Zum Stichwort schwierige Zeiten: Wann werden wieder Einsätze mit einem deutschen Team möglich sein?
P. Bennet: Ich hoffe sehr auf Oktober. Wir können im Moment nicht über Monate im Voraus planen, aber selbst wenn wir kurzfristig entscheiden müssen, werden wir genug Teilnehmer finden. Im Juli fliege ich noch einmal allein nach Mexiko, dort organisieren wir einen Einsatz in den Armenvierteln der Großstadt Monterrey. Zu dieser Zeit wird es dort extrem heiß sein, und dann noch die Schutzkleidung – das wird ziemlich anstrengend.
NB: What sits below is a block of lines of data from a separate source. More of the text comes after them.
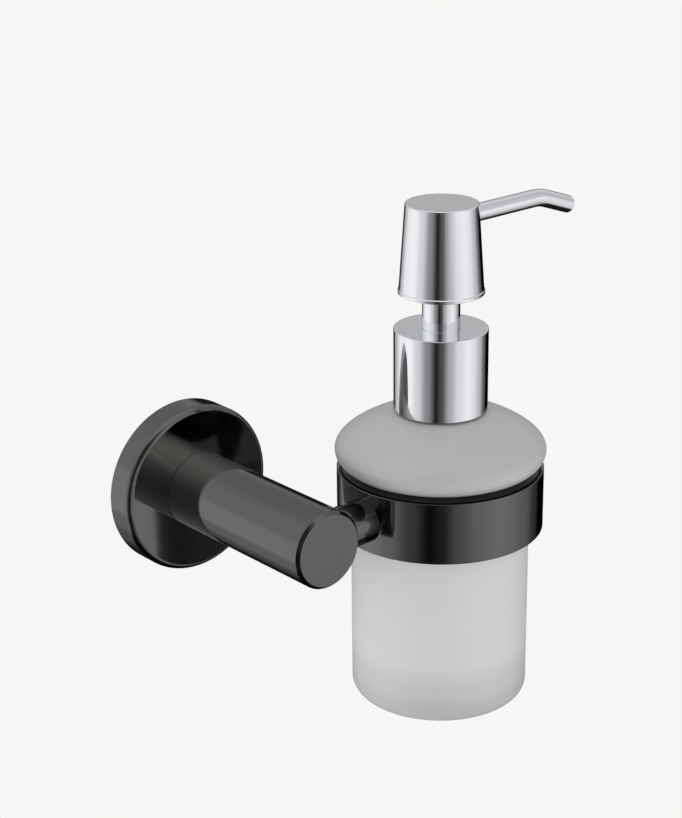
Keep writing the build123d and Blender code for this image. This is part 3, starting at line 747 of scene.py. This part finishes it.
# ---- Operators: the bracket ----
class DISPENSER_OT_flange(bpy.types.Operator):
    """Make the round wall flange, a cup with a rounded front edge and a hole below for its set screw"""

    bl_idname = "dispenser.flange"
    bl_label = "Wall flange"

    def execute(self, context):
        s = context.scene.dispenser_bracket
        radius, depth = flange_high[0], -flange_low[1]
        bore, floor = plate_high[0] + s.cup_gap, depth - s.flange_front
        outline = rounded([
            (s.bolt_radius, depth, 0), (radius, depth, s.flange_edge), (radius, 0, s.back_edge),
            (bore, 0, s.crisp_edge), (bore, floor, s.crisp_edge), (s.bolt_radius, floor, 0),
        ], closed=True)
        piece = add_piece("flange_cup", level(outline), "bracket", "gunmetal", "wall_flange")
        screw_radius = (set_screw_high[0] - set_screw_low[0]) / 2
        start = (0, set_screw_middle[1], -radius - s.flange_edge)
        cut(piece, start, Z_AXIS, X_AXIS, screw_radius, radius - plate_high[0] + s.flange_edge)
        dress(piece, finish_named("Gunmetal painted veil"))
        return {"FINISHED"}


class DISPENSER_OT_post(bpy.types.Operator):
    """Make the post, a turned bar with a bevelled free end and its two threaded holes"""

    bl_idname = "dispenser.post"
    bl_label = "Post"

    def execute(self, context):
        s = context.scene.dispenser_bracket
        radius, back, front = post_high[0], -post_high[1], -post_low[1]
        hole = -bolt_low[1] + s.bolt_spare
        outline = rounded([
            (0, hole, 0), (s.bolt_radius, hole, 0), (s.bolt_radius, back, 0), (radius, back, s.post_foot),
            (radius, front - s.post_chamfer, s.crisp_edge), (radius - s.post_chamfer, front, s.crisp_edge),
            (0, front, 0),
        ], spacing=FACE_STEP)
        piece = add_piece("post_bar", level(outline), "bracket", "gunmetal", "post")
        stud_radius = (stud_high[2] - stud_low[2]) / 2
        start = (stud_low[0], arm_middle[1], 0)
        cut(piece, start, X_AXIS, Z_AXIS, stud_radius, stud_high[0] - stud_low[0])
        dress(piece, finish_named("Gunmetal painted veil"))
        return {"FINISHED"}


class DISPENSER_OT_arm(bpy.types.Operator):
    """Make the short arm, a round bar whose ends fit the post's and the ring's curves"""

    bl_idname = "dispenser.arm"
    bl_label = "Arm"

    def execute(self, context):
        s = context.scene.dispenser_bracket
        radius = (arm_high[2] - arm_low[2]) / 2
        angle = full_circle(SMALL_TURN_STEPS)
        grid = self.bar(radius, angle)
        piece = add_piece("arm_bar", grid, "bracket", "gunmetal", "ring_arm")
        stud_radius = (stud_high[2] - stud_low[2]) / 2
        start = (post_high[0] - 2 * radius, arm_middle[1], 0)
        cut(piece, start, X_AXIS, Z_AXIS, stud_radius, stud_high[0] - start[0])
        screw = (ring_screw_low[0], arm_middle[1], 0)
        cut(piece, screw, X_AXIS, Z_AXIS, s.ring_screw, ring_middle[0] - screw[0])
        dress(piece, finish_named("Gunmetal"))
        return {"FINISHED"}

    def bar(self, radius, angle):
        """A point of the bar at angle a and distance d from its axis has y = d cos a and z = d sin a.
        Its end on the post is at x = sqrt(post^2 - z^2) and its end on the ring is at
        x = reach - sqrt(ring^2 - y^2). The rows go out over one end, along the side and back in over
        the other end."""
        post_radius, ring_radius = post_high[0], (ring_high[0] - ring_low[0]) / 2
        out = np.linspace(0.0, radius, 10)[:, None]
        across, up = np.cos(angle), np.sin(angle)
        post_end = np.sqrt(post_radius**2 - (out * up) ** 2)
        ring_end = ring_middle[0] - np.sqrt(ring_radius**2 - (out * across) ** 2)
        along = np.array([0.0, 0.01, 0.25, 0.5, 0.75, 0.99, 1.0])[:, None]
        side = post_end[-1] + along * (ring_end[-1] - post_end[-1])
        x = np.concatenate([post_end, side[1:-1], ring_end[::-1]])
        reach = np.concatenate([out, np.full((len(along) - 2, 1), radius), out[::-1]])
        return np.stack([x, arm_middle[1] + reach * across, reach * up], axis=-1)


class DISPENSER_OT_ring(bpy.types.Operator):
    """Make the band that holds the bottle, with rounded edges and a hole for its screw"""

    bl_idname = "dispenser.ring"
    bl_label = "Ring"

    def execute(self, context):
        s = context.scene.dispenser_bracket
        radius, top, bottom = (ring_high[0] - ring_low[0]) / 2, ring_high[2], ring_low[2]
        bore = radius - s.ring_wall
        outline = rounded([
            (bore, bottom, s.ring_edge), (radius, bottom, s.ring_edge),
            (radius, top, s.ring_edge), (bore, top, s.ring_edge),
        ], closed=True)
        piece = add_piece("ring_band", upright(outline), "bracket", "gunmetal", "holder_ring")
        start = (ring_screw_low[0], ring_middle[1], 0)
        cut(piece, start, X_AXIS, Z_AXIS, s.ring_screw, ring_middle[0] - start[0])
        dress(piece, finish_named("Gunmetal"))
        return {"FINISHED"}


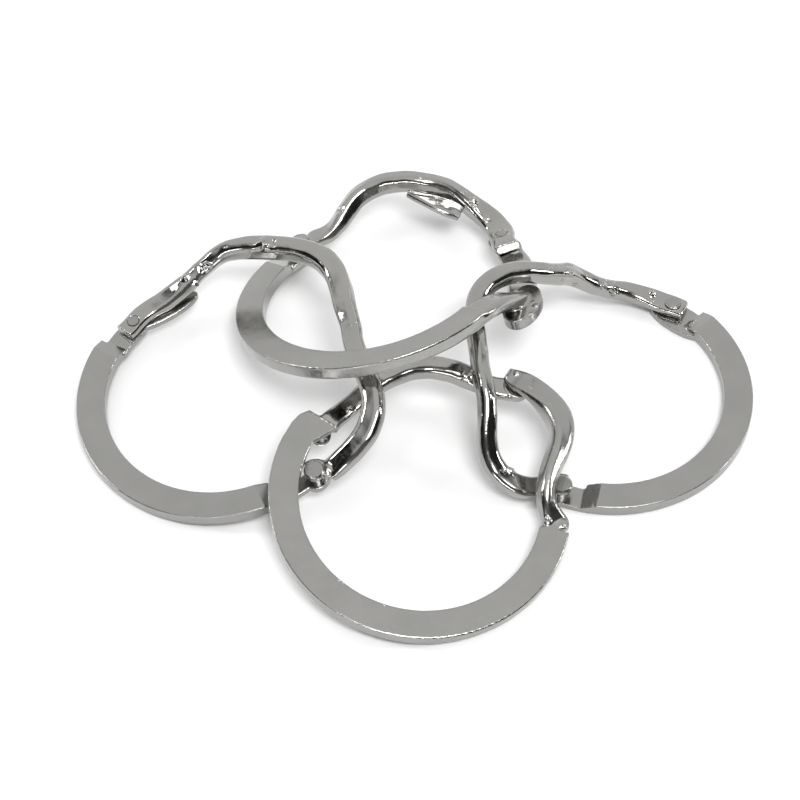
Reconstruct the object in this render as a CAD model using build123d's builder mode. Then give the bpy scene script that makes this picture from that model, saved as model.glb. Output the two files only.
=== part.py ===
from build123d import *
from dataclasses import dataclass, field
from math import atan2, degrees, hypot, sqrt
import os

# Puzzle key ring: four hinged rings of plated zinc, linked in a closed chain and lying in a heap.
# Each ring is a flat horseshoe shank, a wavy gate riveted to one end of it, and a latch post
# at the other end that the notch in the gate's free end pushes on to.
# World frame: +Z up, the table is Z = 0, the origin is the middle of the footprint.
# Ring frame: the ring's centre, its mid-plane is z = 0 and its flat upper side faces +z.

# ---- driving dimensions, mm -------------------------------------------------------------
outer_radius = 20.0
inner_radius = 16.0
thickness = 1.9
half = thickness / 2
band_width = outer_radius - inner_radius

lap_gap = 0.05                 # between the two halves of a lap
lap_width = 3.4                # of a tongue and of a gate's flat end
rivet_radius = 0.8
rivet_fit = 0.05               # radial play of a gate on its rivet
rivet_head_radius = 1.15
post_radius = 1.4
post_neck_radius = 1.0
post_spigot_radius = 0.8
post_head_height = 0.8
notch_fit = 0.08               # radial play of a gate's notch round the post's neck
gate_end_thickness = 1.45
notch_end_radius = 2.2         # of the gate's end round the post
edge_radius = 0.2              # cast edges of the shanks
eye_room = 2.6                 # flat seat on a neck for the gate's eye, and clear height over it
spotface_depth = 1.2           # cleared round a rivet head where the strand rises
leaf_thickness = 1.1           # of the leaf that ends the front shank
skin = 0.3                     # left over the front shank's pins, which stand in blind holes
ramp_length = 2.0              # slope from the band's face down to a tongue
ramp_foot = 0.1                # height of the ramp's low end over the tongue
overlap_angle = 3              # how far a tongue runs into the full-thickness band
bore_reach = 10                # half-length of the cutters for bores
cast_radius = 1.0              # greatest corner radius of a strand's section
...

Was passiert denn bei Medical Mission Network in Deutschland? Die Aufgabe, Einsätze zu planen, fällt im Moment ja weg …
P. Bennet: Und trotzdem ist diese Zeit für uns eine große Chance. Letztes Jahr haben wir unseren eigenen Verein gegründet, Medical Mission Network e. V., und da ist auf der organisatorischen Ebene sehr viel geschehen. Wir konnten ein Team in Deutschland aufbauen, unsere Arbeit hier neu strukturieren und neue ehrenamtliche Mitarbeiter gewinnen. Dass keine Einsätze stattfanden, bedeutete für uns nicht Rückschritt oder Stillstand, sondern wir sind weiter vorangekommen. Wenn die Zeiten sich wieder ändern, können wir sehr flexibel reagieren und schnell wieder Einsätze durchführen.
Das Interview mit P. Bennet Tierney LC führte Dr. Andrea Neuhaus.